* GIVEN INSTRUCTION: Quote exactly the lines from the line containing "Model this object" to the line containing "# middle of the whole table.", both lines included, please, and nothing more.

---

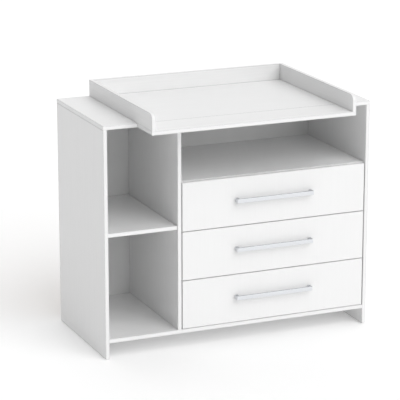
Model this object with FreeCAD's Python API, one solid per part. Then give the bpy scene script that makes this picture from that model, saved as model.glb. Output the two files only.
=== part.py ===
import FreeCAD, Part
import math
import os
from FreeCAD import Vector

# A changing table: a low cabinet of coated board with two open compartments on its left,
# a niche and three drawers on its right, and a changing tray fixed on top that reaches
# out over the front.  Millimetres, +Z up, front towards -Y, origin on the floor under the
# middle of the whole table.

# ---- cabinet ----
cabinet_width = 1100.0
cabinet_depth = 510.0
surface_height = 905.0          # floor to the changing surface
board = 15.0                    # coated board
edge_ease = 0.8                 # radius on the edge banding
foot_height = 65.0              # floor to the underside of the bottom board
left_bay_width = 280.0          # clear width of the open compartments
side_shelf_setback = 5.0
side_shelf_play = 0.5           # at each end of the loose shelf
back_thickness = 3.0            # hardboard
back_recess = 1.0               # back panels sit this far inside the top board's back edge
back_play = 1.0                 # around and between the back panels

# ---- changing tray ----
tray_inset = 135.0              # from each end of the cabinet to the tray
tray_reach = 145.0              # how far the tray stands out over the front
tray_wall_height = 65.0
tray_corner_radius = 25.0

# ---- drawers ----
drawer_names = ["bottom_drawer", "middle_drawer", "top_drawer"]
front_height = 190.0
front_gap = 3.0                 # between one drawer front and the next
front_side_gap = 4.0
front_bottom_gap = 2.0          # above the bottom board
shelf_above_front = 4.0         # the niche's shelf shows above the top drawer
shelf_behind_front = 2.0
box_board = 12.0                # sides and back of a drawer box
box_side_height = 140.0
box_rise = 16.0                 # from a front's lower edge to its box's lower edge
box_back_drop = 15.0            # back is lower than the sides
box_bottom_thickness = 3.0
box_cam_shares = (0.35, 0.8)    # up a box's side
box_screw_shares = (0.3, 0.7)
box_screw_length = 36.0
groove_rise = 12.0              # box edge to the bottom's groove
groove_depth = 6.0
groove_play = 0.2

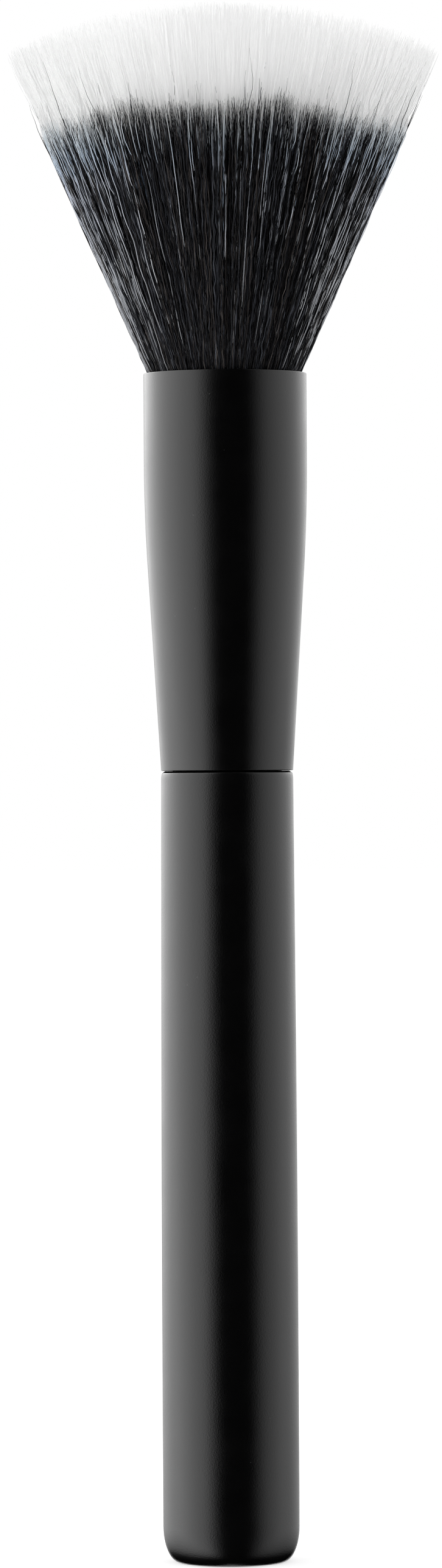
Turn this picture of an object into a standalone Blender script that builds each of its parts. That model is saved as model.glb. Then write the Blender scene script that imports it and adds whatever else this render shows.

---

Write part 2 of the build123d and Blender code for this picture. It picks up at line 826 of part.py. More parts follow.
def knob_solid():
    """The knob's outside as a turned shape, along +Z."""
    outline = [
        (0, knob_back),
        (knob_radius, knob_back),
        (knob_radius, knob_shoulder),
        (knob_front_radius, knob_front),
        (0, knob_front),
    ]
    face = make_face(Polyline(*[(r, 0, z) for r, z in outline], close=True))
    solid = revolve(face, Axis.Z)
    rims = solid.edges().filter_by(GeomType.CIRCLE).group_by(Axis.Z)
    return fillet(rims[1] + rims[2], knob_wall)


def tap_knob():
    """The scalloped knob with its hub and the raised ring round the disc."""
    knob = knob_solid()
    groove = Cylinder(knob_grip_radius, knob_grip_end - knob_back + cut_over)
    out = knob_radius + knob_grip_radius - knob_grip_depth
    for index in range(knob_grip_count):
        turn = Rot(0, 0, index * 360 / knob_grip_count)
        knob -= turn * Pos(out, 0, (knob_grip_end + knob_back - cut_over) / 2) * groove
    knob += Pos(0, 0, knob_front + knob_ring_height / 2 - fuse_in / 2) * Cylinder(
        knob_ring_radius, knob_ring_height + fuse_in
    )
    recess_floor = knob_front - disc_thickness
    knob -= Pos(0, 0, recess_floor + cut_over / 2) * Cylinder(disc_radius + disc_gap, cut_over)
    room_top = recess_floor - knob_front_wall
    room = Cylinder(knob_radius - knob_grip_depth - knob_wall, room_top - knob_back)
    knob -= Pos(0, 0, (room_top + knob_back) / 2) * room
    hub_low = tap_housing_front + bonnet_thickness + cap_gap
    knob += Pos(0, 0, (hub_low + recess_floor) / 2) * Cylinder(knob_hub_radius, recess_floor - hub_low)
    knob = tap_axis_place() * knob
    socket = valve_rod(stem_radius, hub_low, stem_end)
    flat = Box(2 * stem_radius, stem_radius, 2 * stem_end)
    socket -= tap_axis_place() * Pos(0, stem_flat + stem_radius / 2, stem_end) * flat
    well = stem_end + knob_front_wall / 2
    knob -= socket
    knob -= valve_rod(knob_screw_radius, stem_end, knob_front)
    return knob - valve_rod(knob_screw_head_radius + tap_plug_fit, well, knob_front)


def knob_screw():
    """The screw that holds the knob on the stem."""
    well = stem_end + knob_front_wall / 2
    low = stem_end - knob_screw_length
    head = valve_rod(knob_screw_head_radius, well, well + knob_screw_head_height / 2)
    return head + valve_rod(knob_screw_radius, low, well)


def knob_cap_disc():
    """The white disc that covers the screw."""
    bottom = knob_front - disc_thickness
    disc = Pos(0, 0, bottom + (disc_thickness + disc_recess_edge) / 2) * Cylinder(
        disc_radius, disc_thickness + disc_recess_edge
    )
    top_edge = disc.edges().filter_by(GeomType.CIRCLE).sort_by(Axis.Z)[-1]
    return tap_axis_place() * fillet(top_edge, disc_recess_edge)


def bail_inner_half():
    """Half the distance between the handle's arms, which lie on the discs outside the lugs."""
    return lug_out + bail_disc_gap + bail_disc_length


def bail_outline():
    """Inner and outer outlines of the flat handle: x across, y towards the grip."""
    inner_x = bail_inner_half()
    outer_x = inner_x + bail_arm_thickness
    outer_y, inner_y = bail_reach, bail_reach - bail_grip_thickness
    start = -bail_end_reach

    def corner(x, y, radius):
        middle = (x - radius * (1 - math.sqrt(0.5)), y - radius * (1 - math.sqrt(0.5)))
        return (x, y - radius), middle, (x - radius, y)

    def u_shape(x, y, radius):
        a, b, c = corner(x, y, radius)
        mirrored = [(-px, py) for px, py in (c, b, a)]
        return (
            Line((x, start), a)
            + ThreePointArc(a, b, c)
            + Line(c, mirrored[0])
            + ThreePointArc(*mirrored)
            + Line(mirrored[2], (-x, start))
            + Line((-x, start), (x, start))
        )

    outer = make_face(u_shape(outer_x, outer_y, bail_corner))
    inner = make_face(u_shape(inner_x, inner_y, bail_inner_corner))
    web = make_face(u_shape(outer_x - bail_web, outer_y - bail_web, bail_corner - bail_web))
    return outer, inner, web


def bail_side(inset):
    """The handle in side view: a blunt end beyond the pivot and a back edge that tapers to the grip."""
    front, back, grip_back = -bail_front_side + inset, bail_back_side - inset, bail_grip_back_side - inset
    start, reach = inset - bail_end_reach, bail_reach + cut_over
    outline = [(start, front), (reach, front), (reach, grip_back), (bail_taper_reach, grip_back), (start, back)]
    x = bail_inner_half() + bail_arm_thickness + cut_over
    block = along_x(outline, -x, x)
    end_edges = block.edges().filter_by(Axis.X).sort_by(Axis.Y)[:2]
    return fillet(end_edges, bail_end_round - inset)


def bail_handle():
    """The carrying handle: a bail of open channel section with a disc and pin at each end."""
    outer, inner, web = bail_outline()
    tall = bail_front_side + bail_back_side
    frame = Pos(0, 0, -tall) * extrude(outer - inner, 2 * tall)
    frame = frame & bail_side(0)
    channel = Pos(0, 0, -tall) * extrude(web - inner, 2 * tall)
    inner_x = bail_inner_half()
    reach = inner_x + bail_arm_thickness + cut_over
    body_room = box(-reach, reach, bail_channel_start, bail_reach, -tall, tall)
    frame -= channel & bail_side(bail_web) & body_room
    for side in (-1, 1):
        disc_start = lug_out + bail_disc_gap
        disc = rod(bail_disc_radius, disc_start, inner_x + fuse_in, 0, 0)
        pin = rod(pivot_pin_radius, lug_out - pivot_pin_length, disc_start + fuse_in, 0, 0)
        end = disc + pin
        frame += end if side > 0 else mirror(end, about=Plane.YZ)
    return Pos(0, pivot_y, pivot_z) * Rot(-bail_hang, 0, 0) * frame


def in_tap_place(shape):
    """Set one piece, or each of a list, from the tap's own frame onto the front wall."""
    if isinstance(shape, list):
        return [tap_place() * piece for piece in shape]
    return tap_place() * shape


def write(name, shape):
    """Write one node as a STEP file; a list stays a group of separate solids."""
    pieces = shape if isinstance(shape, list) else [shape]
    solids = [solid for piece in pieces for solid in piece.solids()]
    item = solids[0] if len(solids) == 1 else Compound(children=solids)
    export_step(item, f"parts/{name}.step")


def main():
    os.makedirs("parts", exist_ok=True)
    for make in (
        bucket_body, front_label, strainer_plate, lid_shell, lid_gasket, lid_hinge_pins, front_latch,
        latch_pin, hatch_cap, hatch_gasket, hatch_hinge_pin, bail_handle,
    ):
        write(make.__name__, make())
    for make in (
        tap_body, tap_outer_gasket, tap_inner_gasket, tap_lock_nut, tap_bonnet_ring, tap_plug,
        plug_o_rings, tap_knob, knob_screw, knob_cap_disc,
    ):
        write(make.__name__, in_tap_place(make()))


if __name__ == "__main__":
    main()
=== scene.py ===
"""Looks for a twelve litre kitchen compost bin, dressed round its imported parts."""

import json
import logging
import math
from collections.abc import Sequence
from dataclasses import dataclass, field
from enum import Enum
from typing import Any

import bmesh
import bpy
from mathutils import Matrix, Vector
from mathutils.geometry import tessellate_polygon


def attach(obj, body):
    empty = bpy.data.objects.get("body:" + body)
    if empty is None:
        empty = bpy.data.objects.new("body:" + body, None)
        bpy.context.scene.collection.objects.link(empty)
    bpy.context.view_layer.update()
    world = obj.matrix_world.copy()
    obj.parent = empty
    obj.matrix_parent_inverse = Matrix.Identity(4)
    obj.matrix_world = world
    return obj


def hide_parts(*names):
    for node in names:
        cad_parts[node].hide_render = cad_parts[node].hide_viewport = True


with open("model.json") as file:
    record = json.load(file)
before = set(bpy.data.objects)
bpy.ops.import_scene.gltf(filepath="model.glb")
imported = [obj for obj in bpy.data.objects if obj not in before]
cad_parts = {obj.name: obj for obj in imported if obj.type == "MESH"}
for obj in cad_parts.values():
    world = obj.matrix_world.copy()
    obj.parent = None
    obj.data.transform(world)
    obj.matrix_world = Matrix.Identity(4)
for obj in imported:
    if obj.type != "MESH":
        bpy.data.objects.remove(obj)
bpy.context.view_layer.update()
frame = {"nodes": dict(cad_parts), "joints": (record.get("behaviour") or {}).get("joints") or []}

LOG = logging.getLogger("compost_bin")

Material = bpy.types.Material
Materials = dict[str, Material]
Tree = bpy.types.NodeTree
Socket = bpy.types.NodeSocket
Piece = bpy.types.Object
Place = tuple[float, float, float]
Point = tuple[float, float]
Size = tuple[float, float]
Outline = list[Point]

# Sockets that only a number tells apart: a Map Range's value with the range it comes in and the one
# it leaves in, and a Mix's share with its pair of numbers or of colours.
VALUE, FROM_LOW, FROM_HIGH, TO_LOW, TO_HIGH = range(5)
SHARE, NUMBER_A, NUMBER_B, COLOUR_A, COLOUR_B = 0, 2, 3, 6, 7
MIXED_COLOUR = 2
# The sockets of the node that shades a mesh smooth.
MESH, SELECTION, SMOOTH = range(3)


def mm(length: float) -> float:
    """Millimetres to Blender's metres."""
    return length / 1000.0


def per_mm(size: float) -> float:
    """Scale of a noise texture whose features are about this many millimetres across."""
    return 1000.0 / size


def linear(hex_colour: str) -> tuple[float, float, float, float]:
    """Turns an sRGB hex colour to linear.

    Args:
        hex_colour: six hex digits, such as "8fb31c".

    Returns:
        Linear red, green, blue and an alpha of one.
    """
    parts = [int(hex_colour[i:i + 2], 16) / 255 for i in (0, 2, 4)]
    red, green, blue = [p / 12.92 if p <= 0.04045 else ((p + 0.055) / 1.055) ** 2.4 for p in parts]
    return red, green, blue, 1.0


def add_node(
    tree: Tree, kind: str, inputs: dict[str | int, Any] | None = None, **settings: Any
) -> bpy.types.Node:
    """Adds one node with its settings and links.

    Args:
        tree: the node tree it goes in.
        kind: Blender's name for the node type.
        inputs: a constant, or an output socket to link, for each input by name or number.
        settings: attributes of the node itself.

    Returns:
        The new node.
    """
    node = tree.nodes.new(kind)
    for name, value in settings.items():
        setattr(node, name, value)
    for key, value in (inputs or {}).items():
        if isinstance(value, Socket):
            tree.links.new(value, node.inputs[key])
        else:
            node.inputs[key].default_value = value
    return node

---

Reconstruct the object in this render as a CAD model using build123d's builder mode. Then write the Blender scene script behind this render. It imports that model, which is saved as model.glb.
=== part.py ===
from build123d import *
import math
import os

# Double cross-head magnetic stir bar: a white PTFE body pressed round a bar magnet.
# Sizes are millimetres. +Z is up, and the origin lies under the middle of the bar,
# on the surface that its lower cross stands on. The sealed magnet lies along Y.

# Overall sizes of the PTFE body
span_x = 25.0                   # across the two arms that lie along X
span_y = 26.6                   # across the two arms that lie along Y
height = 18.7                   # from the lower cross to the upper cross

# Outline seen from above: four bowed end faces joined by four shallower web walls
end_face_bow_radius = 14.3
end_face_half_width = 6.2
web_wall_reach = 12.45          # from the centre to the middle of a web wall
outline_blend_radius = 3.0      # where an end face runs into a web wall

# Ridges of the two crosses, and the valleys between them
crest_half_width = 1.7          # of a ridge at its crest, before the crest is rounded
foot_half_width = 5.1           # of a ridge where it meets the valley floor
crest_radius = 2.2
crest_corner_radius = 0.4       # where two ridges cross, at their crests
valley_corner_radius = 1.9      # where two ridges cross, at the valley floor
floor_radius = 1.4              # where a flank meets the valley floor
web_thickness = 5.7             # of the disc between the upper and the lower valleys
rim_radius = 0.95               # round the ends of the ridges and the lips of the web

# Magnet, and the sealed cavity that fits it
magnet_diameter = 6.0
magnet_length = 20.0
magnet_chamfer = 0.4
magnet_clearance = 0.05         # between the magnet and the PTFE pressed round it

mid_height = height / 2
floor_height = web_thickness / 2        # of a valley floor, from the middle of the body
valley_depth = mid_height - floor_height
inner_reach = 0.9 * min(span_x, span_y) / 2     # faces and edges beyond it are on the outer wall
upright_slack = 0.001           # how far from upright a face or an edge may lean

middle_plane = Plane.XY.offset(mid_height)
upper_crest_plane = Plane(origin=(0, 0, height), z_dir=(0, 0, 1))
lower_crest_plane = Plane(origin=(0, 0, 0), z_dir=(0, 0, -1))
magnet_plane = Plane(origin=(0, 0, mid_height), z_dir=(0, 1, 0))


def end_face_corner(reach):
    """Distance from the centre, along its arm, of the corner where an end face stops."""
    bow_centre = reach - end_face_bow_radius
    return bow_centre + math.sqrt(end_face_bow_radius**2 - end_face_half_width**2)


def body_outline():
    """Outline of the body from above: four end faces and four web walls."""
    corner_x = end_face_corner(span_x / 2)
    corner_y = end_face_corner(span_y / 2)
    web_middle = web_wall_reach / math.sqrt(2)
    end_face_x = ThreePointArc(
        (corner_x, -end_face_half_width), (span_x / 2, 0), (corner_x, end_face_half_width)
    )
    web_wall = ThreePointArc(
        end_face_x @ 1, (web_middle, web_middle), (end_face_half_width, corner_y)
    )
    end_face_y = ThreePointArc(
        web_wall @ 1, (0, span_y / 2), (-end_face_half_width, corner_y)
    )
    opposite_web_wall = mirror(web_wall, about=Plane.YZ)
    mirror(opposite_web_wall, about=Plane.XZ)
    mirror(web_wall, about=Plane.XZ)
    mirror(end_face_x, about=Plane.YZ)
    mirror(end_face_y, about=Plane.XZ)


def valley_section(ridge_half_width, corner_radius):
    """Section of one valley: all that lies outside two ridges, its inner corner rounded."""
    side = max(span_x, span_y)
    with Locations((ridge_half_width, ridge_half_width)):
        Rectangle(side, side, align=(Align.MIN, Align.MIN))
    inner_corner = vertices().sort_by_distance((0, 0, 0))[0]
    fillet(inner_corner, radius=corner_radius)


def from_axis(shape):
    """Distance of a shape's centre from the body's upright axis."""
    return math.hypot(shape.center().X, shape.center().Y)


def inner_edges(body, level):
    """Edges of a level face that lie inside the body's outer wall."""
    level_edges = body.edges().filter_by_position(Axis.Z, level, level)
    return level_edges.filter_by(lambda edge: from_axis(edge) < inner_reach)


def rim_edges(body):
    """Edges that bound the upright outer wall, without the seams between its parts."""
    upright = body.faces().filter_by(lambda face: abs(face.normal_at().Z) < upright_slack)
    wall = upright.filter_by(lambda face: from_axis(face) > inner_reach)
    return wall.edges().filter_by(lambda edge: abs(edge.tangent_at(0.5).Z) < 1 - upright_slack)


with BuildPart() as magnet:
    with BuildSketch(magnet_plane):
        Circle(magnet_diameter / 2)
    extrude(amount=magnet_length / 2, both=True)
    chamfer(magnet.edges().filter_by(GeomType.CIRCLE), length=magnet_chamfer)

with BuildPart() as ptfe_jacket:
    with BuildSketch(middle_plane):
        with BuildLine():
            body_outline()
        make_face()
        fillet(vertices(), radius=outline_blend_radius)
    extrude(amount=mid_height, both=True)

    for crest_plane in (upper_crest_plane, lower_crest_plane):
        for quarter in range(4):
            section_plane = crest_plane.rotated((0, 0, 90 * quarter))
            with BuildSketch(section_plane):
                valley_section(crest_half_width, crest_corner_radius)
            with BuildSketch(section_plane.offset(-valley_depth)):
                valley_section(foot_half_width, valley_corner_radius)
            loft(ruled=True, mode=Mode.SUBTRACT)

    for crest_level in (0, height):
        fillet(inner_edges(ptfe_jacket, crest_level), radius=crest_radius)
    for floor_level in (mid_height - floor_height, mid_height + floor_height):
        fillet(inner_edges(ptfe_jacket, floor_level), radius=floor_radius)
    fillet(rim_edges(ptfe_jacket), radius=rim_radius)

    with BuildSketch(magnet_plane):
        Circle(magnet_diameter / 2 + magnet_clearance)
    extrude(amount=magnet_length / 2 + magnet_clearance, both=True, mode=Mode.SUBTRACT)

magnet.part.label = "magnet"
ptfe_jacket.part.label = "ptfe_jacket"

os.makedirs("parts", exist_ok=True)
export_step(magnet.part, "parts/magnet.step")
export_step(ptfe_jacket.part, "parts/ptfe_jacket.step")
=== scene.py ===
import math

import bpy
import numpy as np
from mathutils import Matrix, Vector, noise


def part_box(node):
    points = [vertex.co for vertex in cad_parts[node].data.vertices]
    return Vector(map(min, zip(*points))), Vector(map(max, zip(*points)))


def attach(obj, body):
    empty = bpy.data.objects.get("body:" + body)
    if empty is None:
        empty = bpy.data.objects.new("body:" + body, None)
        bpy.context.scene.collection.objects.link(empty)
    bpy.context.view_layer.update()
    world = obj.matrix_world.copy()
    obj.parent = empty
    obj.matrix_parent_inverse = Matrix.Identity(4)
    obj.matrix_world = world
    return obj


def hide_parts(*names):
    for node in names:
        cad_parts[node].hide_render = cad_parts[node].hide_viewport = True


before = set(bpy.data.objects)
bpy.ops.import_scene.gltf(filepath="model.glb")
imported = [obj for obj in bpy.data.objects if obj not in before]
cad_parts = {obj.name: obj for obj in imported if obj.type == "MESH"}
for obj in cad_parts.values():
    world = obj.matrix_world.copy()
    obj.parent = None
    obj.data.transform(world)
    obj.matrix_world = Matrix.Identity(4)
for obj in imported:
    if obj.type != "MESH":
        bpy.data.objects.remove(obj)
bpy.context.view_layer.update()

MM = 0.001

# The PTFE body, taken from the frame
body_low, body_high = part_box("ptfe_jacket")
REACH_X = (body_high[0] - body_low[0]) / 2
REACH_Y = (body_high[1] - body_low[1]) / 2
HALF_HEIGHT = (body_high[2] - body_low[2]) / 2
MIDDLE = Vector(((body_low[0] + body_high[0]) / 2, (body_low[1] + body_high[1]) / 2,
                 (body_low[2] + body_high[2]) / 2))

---

* EXERCISE RESULT:
Model this object with FreeCAD's Python API, one solid per part. Then give the bpy scene script that makes this picture from that model, saved as model.glb. Output the two files only.
=== part.py ===
import FreeCAD, Part
import math
import os
from FreeCAD import Vector

# A changing table: a low cabinet of coated board with two open compartments on its left,
# a niche and three drawers on its right, and a changing tray fixed on top that reaches
# out over the front.  Millimetres, +Z up, front towards -Y, origin on the floor under the
# middle of the whole table.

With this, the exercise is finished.